US mineral supply vulnerable to China chokehold: report

Aerial view of Mountain Pass mine and processing plantAn aerial view of the Mountain Pass rare earths mine and processing plant in California. Credit: MP Materials.

A new report by the United States Geological Survey reveals that the U.S. has grown more reliant on foreign imports of minerals over the past year, highlighting the increased urgency to bolster its domestic supply chains.

In its annual mineral commodities summary published on Friday, the USGS found that the country was 100% import reliant last year for 16 out of the 90 non-fuel commodities that it tracked. In addition, the U.S. relied more than half of its apparent consumption for 54 of the minerals, the report showed.

Credit: USGS

In comparison, the 2024 data showed 100% import reliance for 15 commodities and more than 50% import reliant for 46 minerals, the USGS said.

As highlighted in the USGS report, the U.S. is totally reliant on its imports of arsenic (all forms), asbestos, cesium, fluorspar, gallium, graphite (natural), indium, manganese, mica (natural), niobium (columbium), rubidium, scandium, strontium, tantalum, titanium (sponge metal) and yttrium. Most of these are on the USGS critical minerals list, with asbestos, mica and strontium being the only absentees.

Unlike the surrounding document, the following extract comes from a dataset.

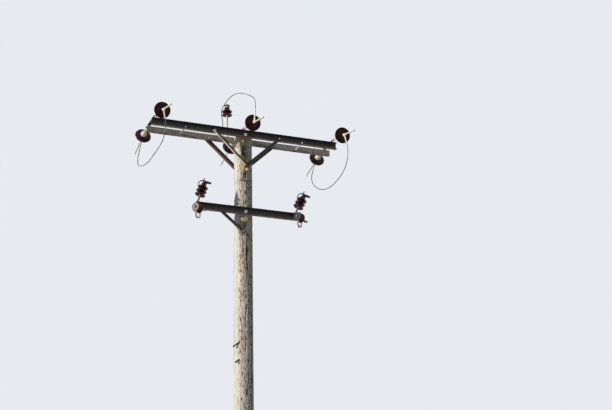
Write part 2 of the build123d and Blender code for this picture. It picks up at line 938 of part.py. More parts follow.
def lower_post(x, lean_angle, name):
    """Leaning pin on the arm's upper flange, its shedded insulator and the clamp on top."""
    lean = math.radians(lean_angle)
    base = turning_plane((x, post_y, lower_arm_top), (0, 0, 1), (1, 0, 0))
    bend = Vector(x, post_y, lower_arm_top + post_collar_height)
    direction = Vector(math.sin(lean), 0, math.cos(lean))
    tilted = turning_plane(bend, direction, (0, 1, 0))
    insulator_top = post_stem + (post_sheds + 0.2) * post_shed_pitch
    pin_top = post_stem + post_shed_pitch
    with BuildPart() as pin:
        turned(
            base,
            (
                (0, -front_flange - nut_thickness - rod_end),
                (post_radius, -front_flange - nut_thickness - rod_end),
                (post_radius, 0),
                (post_collar_radius, 0),
                (post_collar_radius, post_collar_height),
                (0, post_collar_height),
            ),
        )
        with BuildSketch(Plane.XY.offset(lower_arm_top - front_flange)):
            with Locations((x, post_y)):
                RegularPolygon(post_nut_radius, 6)
        extrude(amount=-nut_thickness)
        turned(tilted, ((0, -8), (post_radius, -8), (post_radius, pin_top), (0, pin_top)))
    write(pin.part, f"{name}_post_pin")

    with BuildPart() as insulator:
        turned(
            tilted,
            [(post_radius + fit_clearance, post_stem)]
            + shed_outline(post_core_radius, post_shed_radius, post_shed_pitch, post_sheds, post_stem)
            + [
                (post_core_radius, insulator_top),
                (0, insulator_top),
                (0, pin_top + fit_clearance),
                (post_radius + fit_clearance, pin_top + fit_clearance),
            ],
        )
    write(insulator.part, f"{name}_post_insulator")

    top = bend + direction * insulator_top
    face = Plane(origin=top, x_dir=direction.cross(Vector(0, 1, 0)) * -1, z_dir=(0, -1, 0))
    with BuildPart() as clamp:
        turned(
            tilted,
            (
                (0, insulator_top),
                (0.8 * post_core_radius, insulator_top),
                (0.6 * post_core_radius, insulator_top + post_lug_height),
                (0, insulator_top + post_lug_height),
            ),
        )
        with BuildSketch(face):
            with BuildLine():
                Polyline((-30, 24), (-26, 36), (84, 52), (92, 30), (30, 10), (-10, 14), close=True)
            make_face()
        extrude(amount=9, both=True)
        with BuildSketch(face):
            with Locations((-22, 48)):
                Rectangle(12, 52)
        extrude(amount=6, both=True)
        with BuildLine(face) as horn_path:
            ThreePointArc((-18, 26), (-66, 6), (-78, -58))
        with BuildSketch(Plane(origin=horn_path.line @ 0, z_dir=horn_path.line % 0)):
            RegularPolygon(horn_radius, 8)
        sweep(path=horn_path.line)
    write(clamp.part, f"{name}_post_clamp")


for name, x, lean_angle in posts:
    lower_post(x, lean_angle, name)


def spool_set(x, above, name):
    """Spool insulator on a bracket under the arm, with its end plate and hanging U-shaped bow."""
    centre = Vector(x, -lower_seat - spool_offset, lower_arm_bottom - above)
    outward = Vector(-0.77, -0.64, 0).normalized()
    sideways = Vector(0, 0, 1).cross(outward)
    half = spool_length / 2
    spindle = turning_plane(centre, outward, sideways)
    with BuildPart() as spool:
        turned(
            spindle,
            (
                (rod_hole, -half),
                (spool_radius - 6, -half),
                (spool_radius, -half + 8),
                (spool_radius - 4, -half + spool_flange),
                (spool_groove_radius, -0.2 * half),
                (spool_groove_radius, 0.2 * half),
                (spool_radius - 4, half - spool_flange),
                (spool_radius, half - 8),
                (spool_radius - 6, half),
                (rod_hole, half),
            ),
        )
    write(spool.part, f"{name}_spool")

    plate = half + bow_thickness + 2 * fit_clearance
    plate_rim = plate + 2 * plate_thickness
    with BuildPart() as end_plate:
        turned(
            spindle,
            (
                (rod_hole, plate),
                (plate_radius, plate),
                (plate_radius, plate_rim),
                (plate_radius - 8, plate_rim),
                (plate_radius - 14, plate + plate_thickness),
                (24, plate + plate_thickness),
                (20, plate_rim),
                (rod_hole, plate_rim),
            ),
        )
    write(end_plate.part, f"{name}_end_plate")

    hang = Plane(origin=centre, x_dir=outward, z_dir=-sideways)
    inner = half + fit_clearance
    outer = inner + bow_thickness
    bow_top = rod_hole + 10
    with BuildPart() as bow:
        with BuildSketch(hang):
            with BuildLine():
                Polyline((-inner, -bow_drop), (-inner, bow_top), (-outer, bow_top), (-outer, -bow_drop))
                ThreePointArc((-outer, -bow_drop), (0, -bow_drop - outer), (outer, -bow_drop))
                Polyline((outer, -bow_drop), (outer, bow_top), (inner, bow_top), (inner, -bow_drop))
                ThreePointArc((inner, -bow_drop), (0, -bow_drop - inner), (-inner, -bow_drop))
            make_face()
        extrude(amount=bow_width / 2, both=True)
        with BuildSketch(Plane(origin=centre, z_dir=outward)):
            Circle(rod_hole)
        extrude(amount=spool_length, both=True, mode=Mode.SUBTRACT)
    write(bow.part, f"{name}_bow")

    back = -half - bow_thickness - 2 * fit_clearance
    with BuildPart() as bracket:
        with BuildSketch(hang):
            with Locations((back - bracket_thickness / 2, 0)):
                Rectangle(bracket_thickness, 64)
            with Locations((back, above - fit_clearance)):
                Rectangle(bracket_length, bracket_thickness, align=(Align.MAX, Align.MAX))
        extrude(amount=bracket_width / 2, both=True)
        turned(
            spindle,
            (
                (0, back - bracket_thickness - nut_thickness),
                (rod_radius, back - bracket_thickness - nut_thickness),
                (rod_radius, plate_rim + nut_thickness + rod_end),
                (0, plate_rim + nut_thickness + rod_end),
            ),
        )
        with BuildSketch(Plane(origin=centre + outward * plate_rim, z_dir=outward)):
            RegularPolygon(nut_radius, 6)
        extrude(amount=nut_thickness)
    write(bracket.part, f"{name}_spool_bracket")


for name, x, above in spools:
    spool_set(x, above, name)
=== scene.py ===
"""Wooden utility pole: timber, ironwork, porcelain, wires and stage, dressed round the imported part.

Metres, in the part's own frame: the origin is the pole's foot at ground level, +Z is up, +X runs
along the crossarms and -Y is the front. Profiles of turned pieces are in millimetres.
"""
import math

import bpy
import numpy as np
from mathutils import Matrix


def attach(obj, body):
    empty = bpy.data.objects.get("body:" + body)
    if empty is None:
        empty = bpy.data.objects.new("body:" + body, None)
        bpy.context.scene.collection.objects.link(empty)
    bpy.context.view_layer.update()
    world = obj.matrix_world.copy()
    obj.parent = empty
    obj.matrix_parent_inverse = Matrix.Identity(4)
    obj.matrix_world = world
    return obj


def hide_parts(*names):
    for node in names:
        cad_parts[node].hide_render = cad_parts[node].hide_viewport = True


bl_info = {
    "name": "Wooden utility pole",
    "version": (1, 0, 0),
    "blender": (4, 5, 0),
    "location": "3D View > Sidebar > Pole",
    "description": "Dresses the packed utility pole: timber, ironwork, porcelain, wires and stage",
    "category": "Object",
}

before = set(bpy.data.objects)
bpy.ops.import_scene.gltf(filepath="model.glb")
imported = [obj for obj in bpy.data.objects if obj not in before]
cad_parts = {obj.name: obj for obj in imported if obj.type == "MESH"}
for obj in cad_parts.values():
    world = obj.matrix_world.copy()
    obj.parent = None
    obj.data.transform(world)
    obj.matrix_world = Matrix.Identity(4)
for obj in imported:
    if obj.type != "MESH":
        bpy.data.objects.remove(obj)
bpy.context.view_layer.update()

MM = 0.001
BODY = "root"
ALONG = np.array([1.0, 0.0, 0.0])
BACK = np.array([0.0, 1.0, 0.0])
UP = np.array([0.0, 0.0, 1.0])
PIECE_SHARP = 38.0
CORNER_STEPS = 3

# The log and the arms that it carries
POLE_HEIGHT = 9.845
GROUND_RADIUS = 0.156
TOP_RADIUS = 0.1235
ROOF_SLOPE = math.tan(math.radians(12.0))
EAVES_DROP = 0.003
ARM_HEIGHT = 9.800
FRONT_SEAT_Y = -0.115
BACK_SEAT_Y = 0.115
LOWER_SEAT_Y = -0.1194
FRONT_ARM_LOW = 9.750
BACK_ARM_LOW = 9.757
LOWER_ARM_LOW = 8.600
LOWER_ARM_HIGH = 8.700

# The strain strings
LINES = {"left": -1.325, "middle": -0.045, "right": 1.280}
SIDES = {"front": -1.0, "back": 1.0}
STRINGS = [(place, line) for place in SIDES for line in LINES]
STRING_START = 0.2732
STRAP_MIDDLE = 9.855
DROOP = math.radians(13.2)
CAP_TOP = {"front": 190.0, "back": 65.0}
DISC_LENGTH = 140.0
DISC_RADIUS = 114.0
CLAMP_LENGTH = 400.0


# Numpy surfaces


def unit(vector):
    """The vector, or each row of vectors, over its length."""
    vector = np.asarray(vector, float)
    return vector / np.linalg.norm(vector, axis=-1, keepdims=True)


def round_angles(count):
    """Angles in even steps once round, in radians."""
    return np.linspace(0, 2 * np.pi, count, endpoint=False)


def across_axis(axis, across):
    """Two unit vectors square to an axis, the first as near to across as it can be."""
    axis = unit(axis)
    first = unit(np.asarray(across, float) - axis * np.dot(axis, across))
    return first, np.cross(axis, first)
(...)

An additional 20 critical minerals had a net import reliance of greater than 50%, down from 28 in 2024, USGS noted.

China’s chokehold

For many of the USGS critical minerals, China features prominently as a key supply source, accounting for nearly half of its arsenic and graphite imports, 55% of its antimony and 70% of rare earths.

“This report underscores just how hard it is to put a dent in China’s decades-long strategy to dominate the world’s minerals markets,” said Rich Nolan, head of the National Mining Association.

Another leading source of critical minerals is Canada, which supplies the aluminum, gallium, potash and zinc to the U.S. Chile is the country’s top imported copper supplier, while Mexico is the No. 1 supplier of silver.

The USGS report comes at a time when Washington is intensifying efforts to establish a critical minerals supply chain that is independent of China. The Trump administration unveiled plans last week to create a $12 billion stockpile of critical minerals. Vice President JD Vance followed that up by announcing plans to marshal allies into a preferential trade bloc for critical minerals.

“We have an administration and Congress that have united around the need to de-risk our supply chains and reshore minerals production and processing, but it still takes an average of 29 years to bring a mine online in the U.S.,” Nolan said.

“That’s far too long. Quick action by the administration has been key in jumpstarting domestic mining efforts but we need Congress to act on permitting reform to create the kind of lasting certainty that mining companies need in order to make long-term investments in U.S. projects.”